Robust Text Semantic Classification via Retrieval-Augmented Generation
Abstract
This study proposes a retrieval-augmented optimization algorithm based on semantic encoding and robust calibration to address the problems of semantic inconsistency and feature perturbation amplification in retrieval-augmented generation models under high-noise contexts. The method introduces a dual-layer semantic alignment and multi-scale retrieval filtering mechanism within a unified generative framework to achieve joint optimization of text representation, contextual retrieval, and classification. First, the semantic encoding module extracts contextual dependencies through a hierarchical embedding structure, ensuring global consistency in the feature space. Second, the retrieval-augmentation module filters and reweights irrelevant passages under dynamic attention guidance, thereby reducing the impact of external noise on semantic representations.
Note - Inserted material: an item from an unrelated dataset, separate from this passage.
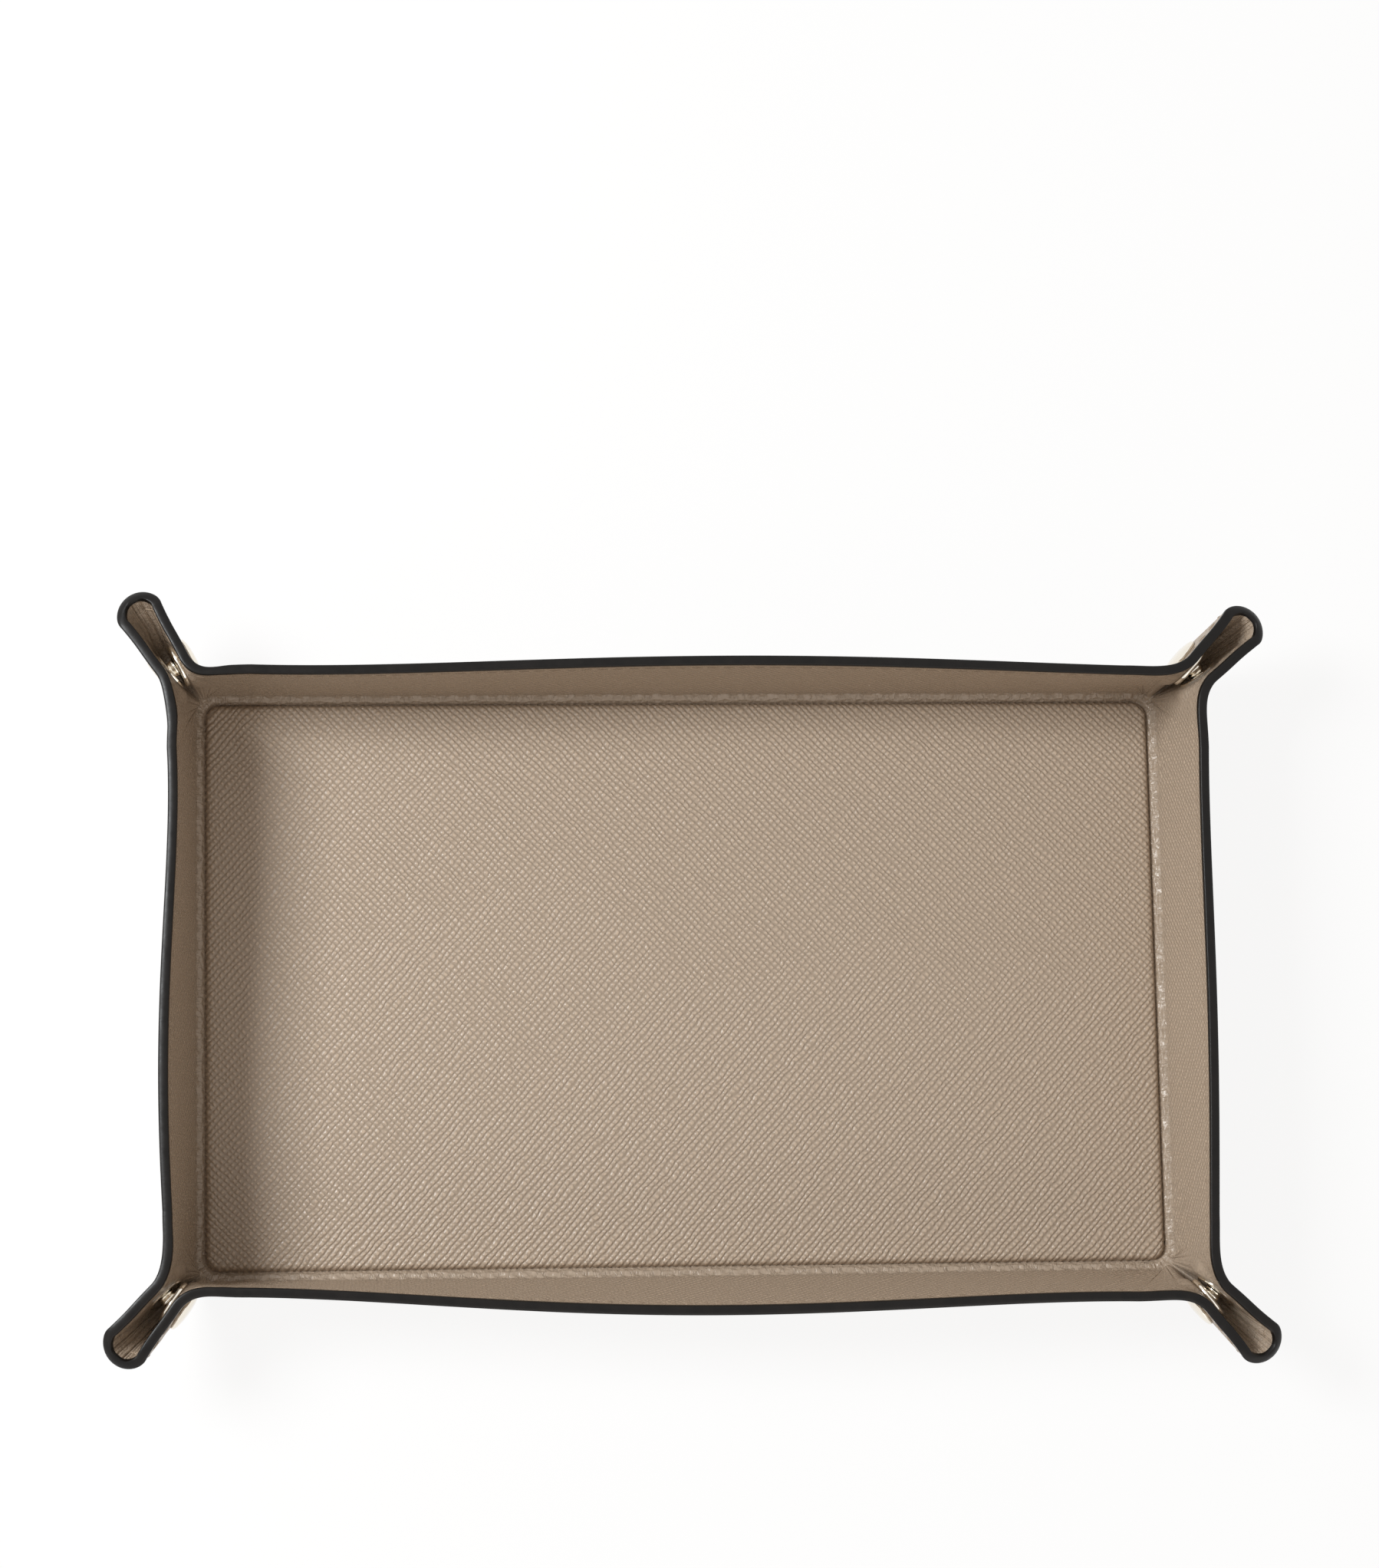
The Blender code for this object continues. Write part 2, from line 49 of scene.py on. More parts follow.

Then, distribution calibration and parameter regularization are applied to decouple the generative and classification spaces, improving model stability and generalization. Robustness tests conducted under multiple noise injection and environmental perturbation settings show that the proposed model outperforms baseline methods across five key metrics-Accuracy, Macro-F1, Parameter Efficiency, Inference Latency, and Task Conflict. The model maintains stable semantic discrimination under complex conditions such as retrieval noise, feature redundancy, and semantic drift. These results validate the effective collaboration between semantic structure modeling and retrieval augmentation, providing a new methodological foundation for robust applications of retrieval-augmented generation algorithms in complex text understanding and semantic reasoning tasks.